* **Set task**:
Output exactly the span of lines that begins at the line containing "blocks, terminal_screws = terminal_parts()" and ends at the line containing "cad_parts[node].hide_render = cad_parts[node].hide_viewport", both lines included.

* **Extracted data**:

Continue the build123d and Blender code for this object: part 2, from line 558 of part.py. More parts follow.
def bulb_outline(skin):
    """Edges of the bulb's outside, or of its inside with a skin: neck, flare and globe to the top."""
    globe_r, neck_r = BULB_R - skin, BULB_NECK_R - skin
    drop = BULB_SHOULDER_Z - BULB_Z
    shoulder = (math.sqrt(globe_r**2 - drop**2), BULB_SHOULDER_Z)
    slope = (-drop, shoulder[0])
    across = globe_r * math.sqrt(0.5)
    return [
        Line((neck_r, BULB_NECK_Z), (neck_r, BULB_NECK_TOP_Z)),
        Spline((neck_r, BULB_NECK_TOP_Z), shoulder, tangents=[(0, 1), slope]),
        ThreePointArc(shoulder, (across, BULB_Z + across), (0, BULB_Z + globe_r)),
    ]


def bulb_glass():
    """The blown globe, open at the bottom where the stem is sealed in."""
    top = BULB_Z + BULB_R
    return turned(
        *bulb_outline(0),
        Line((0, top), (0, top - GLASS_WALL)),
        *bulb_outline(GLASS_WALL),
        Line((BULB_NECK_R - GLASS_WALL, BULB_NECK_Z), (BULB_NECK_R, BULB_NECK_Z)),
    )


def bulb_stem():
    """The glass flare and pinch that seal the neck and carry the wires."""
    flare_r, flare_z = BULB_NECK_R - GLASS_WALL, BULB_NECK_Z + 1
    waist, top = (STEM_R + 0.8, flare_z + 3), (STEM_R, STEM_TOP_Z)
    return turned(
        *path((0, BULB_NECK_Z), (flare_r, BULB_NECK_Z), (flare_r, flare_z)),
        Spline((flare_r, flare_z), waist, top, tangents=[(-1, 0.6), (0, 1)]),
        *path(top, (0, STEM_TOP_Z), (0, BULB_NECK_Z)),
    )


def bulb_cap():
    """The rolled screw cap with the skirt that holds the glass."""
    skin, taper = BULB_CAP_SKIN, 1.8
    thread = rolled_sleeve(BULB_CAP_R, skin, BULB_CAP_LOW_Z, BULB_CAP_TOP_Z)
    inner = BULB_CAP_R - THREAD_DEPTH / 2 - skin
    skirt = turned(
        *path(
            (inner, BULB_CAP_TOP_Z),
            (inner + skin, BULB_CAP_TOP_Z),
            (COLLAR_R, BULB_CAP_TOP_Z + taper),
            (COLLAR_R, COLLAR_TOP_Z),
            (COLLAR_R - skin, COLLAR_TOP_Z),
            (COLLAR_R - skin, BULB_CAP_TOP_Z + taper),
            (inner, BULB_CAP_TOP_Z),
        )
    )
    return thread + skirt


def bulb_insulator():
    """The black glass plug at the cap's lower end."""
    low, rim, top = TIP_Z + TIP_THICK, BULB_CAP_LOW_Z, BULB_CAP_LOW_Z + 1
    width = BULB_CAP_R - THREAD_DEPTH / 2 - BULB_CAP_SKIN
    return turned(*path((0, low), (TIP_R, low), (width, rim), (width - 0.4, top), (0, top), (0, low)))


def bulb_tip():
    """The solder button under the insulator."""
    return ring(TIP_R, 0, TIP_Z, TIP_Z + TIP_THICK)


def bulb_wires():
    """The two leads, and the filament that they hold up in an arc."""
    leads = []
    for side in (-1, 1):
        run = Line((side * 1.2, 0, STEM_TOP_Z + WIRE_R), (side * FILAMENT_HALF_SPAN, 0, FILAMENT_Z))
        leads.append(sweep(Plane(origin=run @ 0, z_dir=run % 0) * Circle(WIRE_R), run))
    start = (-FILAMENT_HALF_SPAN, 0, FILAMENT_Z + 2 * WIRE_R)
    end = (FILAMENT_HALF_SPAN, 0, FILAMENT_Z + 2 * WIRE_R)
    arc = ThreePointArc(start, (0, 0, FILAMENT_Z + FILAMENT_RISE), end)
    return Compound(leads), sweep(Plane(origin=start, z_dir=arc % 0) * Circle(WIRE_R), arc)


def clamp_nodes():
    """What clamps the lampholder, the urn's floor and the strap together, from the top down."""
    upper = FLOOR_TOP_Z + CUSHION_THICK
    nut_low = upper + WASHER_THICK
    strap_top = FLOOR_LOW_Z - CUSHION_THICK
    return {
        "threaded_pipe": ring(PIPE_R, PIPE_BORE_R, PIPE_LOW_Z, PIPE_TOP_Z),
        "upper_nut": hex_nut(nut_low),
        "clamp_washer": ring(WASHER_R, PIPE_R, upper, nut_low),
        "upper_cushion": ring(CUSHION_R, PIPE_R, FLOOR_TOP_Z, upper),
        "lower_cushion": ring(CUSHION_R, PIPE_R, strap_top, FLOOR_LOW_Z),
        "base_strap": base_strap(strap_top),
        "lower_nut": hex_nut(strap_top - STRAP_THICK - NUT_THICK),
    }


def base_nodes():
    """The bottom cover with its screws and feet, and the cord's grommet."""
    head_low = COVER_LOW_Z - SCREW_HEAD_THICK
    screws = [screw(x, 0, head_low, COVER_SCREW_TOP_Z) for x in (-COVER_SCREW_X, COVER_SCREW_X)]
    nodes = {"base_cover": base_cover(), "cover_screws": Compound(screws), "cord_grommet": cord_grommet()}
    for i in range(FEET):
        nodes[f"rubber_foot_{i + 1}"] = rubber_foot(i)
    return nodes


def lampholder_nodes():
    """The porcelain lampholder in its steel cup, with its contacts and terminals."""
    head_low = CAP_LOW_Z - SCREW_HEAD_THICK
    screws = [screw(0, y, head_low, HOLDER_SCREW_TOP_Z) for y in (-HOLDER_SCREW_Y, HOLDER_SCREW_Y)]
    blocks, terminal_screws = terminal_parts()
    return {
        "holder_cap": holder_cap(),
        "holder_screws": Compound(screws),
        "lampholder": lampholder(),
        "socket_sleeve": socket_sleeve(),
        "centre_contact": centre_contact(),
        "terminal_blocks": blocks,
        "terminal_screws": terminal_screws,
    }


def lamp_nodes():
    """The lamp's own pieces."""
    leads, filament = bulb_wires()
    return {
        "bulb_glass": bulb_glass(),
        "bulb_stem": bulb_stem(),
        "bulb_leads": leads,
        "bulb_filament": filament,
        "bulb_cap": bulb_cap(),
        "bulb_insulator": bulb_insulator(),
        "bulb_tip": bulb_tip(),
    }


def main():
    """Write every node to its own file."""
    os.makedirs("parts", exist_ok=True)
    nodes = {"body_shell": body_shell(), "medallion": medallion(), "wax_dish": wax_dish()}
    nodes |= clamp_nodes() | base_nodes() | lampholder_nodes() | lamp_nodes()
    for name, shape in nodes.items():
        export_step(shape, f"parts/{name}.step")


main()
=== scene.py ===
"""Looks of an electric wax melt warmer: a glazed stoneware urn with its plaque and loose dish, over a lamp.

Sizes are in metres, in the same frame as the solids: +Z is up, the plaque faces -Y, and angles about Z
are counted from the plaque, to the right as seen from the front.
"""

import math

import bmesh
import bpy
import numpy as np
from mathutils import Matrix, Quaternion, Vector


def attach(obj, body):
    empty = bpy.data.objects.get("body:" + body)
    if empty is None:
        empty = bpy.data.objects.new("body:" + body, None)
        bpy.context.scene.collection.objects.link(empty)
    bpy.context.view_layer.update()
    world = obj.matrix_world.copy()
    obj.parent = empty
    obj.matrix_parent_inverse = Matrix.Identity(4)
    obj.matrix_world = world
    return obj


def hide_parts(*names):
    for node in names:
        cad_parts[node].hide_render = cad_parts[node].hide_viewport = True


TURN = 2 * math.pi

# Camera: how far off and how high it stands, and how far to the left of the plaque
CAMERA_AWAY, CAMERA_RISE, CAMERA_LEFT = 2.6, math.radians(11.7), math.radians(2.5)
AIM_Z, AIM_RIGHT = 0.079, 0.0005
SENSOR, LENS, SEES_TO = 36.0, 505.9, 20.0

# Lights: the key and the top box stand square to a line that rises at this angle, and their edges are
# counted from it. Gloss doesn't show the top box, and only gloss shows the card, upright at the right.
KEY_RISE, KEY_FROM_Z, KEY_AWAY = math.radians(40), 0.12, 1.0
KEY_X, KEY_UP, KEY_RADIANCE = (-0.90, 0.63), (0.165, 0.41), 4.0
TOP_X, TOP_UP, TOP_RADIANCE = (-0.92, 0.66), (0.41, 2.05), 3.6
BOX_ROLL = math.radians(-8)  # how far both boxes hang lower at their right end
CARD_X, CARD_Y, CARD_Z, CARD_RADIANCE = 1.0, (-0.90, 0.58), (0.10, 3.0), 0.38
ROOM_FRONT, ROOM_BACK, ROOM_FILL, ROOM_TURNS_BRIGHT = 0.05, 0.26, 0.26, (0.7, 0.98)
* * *
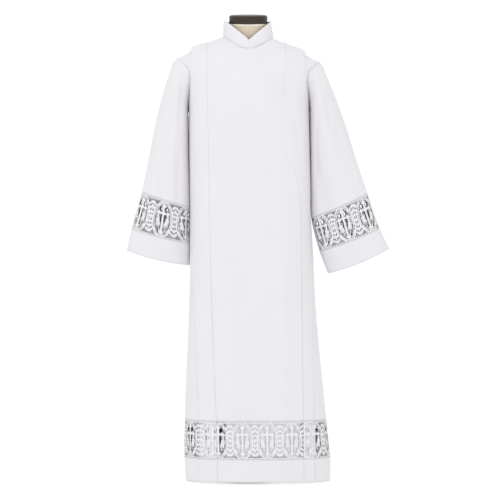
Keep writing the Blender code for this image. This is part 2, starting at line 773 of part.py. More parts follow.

* **Response**:
    blocks, terminal_screws = terminal_parts()
    return {
        "holder_cap": holder_cap(),
        "holder_screws": Compound(screws),
        "lampholder": lampholder(),
        "socket_sleeve": socket_sleeve(),
        "centre_contact": centre_contact(),
        "terminal_blocks": blocks,
        "terminal_screws": terminal_screws,
    }


def lamp_nodes():
    """The lamp's own pieces."""
    leads, filament = bulb_wires()
    return {
        "bulb_glass": bulb_glass(),
        "bulb_stem": bulb_stem(),
        "bulb_leads": leads,
        "bulb_filament": filament,
        "bulb_cap": bulb_cap(),
        "bulb_insulator": bulb_insulator(),
        "bulb_tip": bulb_tip(),
    }


def main():
    """Write every node to its own file."""
    os.makedirs("parts", exist_ok=True)
    nodes = {"body_shell": body_shell(), "medallion": medallion(), "wax_dish": wax_dish()}
    nodes |= clamp_nodes() | base_nodes() | lampholder_nodes() | lamp_nodes()
    for name, shape in nodes.items():
        export_step(shape, f"parts/{name}.step")


main()
=== scene.py ===
"""Looks of an electric wax melt warmer: a glazed stoneware urn with its plaque and loose dish, over a lamp.

Sizes are in metres, in the same frame as the solids: +Z is up, the plaque faces -Y, and angles about Z
are counted from the plaque, to the right as seen from the front.
"""

import math

import bmesh
import bpy
import numpy as np
from mathutils import Matrix, Quaternion, Vector


def attach(obj, body):
    empty = bpy.data.objects.get("body:" + body)
    if empty is None:
        empty = bpy.data.objects.new("body:" + body, None)
        bpy.context.scene.collection.objects.link(empty)
    bpy.context.view_layer.update()
    world = obj.matrix_world.copy()
    obj.parent = empty
    obj.matrix_parent_inverse = Matrix.Identity(4)
    obj.matrix_world = world
    return obj


def hide_parts(*names):
    for node in names:
        cad_parts[node].hide_render = cad_parts[node].hide_viewport = True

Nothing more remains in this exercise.